■ **Challenge**
Return the lines below that carry the word "context".

■ **Data extract**

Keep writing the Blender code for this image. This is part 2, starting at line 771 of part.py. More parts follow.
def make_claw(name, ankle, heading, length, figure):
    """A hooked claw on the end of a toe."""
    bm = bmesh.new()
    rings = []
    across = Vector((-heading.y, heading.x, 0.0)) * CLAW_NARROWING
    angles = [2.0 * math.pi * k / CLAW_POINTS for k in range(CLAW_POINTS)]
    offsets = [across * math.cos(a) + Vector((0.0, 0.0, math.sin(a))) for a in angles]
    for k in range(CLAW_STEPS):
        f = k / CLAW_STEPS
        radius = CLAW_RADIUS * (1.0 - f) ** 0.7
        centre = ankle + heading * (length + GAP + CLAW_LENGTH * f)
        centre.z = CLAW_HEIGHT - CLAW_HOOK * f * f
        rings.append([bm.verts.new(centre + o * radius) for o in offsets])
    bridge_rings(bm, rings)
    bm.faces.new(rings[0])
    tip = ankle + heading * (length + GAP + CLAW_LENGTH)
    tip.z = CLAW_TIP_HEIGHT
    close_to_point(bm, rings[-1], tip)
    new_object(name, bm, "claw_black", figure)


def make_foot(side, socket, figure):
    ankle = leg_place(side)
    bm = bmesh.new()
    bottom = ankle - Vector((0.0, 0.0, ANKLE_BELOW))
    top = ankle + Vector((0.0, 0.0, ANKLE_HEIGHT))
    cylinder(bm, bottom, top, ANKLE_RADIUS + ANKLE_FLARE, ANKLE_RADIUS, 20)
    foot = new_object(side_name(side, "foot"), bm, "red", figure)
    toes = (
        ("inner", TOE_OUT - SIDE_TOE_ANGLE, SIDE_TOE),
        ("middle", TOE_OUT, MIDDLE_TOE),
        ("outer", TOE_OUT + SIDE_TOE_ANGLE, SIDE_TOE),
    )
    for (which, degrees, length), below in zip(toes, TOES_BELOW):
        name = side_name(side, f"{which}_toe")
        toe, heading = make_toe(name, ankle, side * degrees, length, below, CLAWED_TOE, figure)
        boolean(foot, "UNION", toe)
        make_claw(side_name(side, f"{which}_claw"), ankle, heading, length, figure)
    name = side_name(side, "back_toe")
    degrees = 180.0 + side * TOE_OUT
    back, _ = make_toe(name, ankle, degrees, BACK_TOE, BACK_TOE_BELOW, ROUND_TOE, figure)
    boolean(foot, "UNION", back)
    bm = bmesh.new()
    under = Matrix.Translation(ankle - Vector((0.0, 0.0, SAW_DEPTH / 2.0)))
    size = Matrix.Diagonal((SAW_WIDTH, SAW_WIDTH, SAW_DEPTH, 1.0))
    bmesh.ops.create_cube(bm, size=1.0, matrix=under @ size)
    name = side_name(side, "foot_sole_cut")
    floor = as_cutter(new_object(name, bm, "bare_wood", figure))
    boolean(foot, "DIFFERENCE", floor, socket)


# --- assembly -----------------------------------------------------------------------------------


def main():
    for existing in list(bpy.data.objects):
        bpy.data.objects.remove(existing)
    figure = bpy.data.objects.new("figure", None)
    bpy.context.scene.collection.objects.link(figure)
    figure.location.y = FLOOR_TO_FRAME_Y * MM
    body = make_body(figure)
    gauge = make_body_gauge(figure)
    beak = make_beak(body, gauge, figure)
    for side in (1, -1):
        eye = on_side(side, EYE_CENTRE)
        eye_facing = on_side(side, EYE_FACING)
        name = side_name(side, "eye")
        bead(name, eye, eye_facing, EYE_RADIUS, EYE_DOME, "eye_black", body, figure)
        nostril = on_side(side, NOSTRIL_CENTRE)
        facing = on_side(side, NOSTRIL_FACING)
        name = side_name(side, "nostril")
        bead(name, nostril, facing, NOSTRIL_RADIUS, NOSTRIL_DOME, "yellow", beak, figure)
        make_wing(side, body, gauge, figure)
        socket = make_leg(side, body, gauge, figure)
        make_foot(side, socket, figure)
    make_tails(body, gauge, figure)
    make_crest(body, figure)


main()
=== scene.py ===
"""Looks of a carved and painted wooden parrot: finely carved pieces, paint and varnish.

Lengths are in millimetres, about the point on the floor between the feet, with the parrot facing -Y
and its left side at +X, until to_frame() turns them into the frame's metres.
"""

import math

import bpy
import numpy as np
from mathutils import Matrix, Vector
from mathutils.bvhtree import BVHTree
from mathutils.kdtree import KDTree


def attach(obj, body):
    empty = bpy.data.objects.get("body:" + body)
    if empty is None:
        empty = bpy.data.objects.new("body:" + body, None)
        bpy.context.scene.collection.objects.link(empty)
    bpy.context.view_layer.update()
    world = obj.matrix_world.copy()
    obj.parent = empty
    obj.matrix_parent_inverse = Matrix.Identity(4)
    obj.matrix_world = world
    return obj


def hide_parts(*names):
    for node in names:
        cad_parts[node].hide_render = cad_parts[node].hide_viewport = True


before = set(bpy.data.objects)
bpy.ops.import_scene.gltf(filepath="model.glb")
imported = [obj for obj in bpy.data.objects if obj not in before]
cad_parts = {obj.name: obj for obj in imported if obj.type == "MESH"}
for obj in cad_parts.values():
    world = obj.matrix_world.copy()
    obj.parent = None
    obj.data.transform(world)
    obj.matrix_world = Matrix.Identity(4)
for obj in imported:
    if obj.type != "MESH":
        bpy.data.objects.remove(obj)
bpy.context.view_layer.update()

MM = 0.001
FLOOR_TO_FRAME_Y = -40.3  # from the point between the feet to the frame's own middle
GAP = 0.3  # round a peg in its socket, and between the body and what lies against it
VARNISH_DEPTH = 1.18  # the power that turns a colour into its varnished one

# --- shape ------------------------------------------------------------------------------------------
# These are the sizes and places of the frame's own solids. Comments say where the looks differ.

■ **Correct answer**
    bpy.context.scene.collection.objects.link(figure)
        bpy.context.scene.collection.objects.link(empty)
    bpy.context.view_layer.update()
bpy.context.view_layer.update()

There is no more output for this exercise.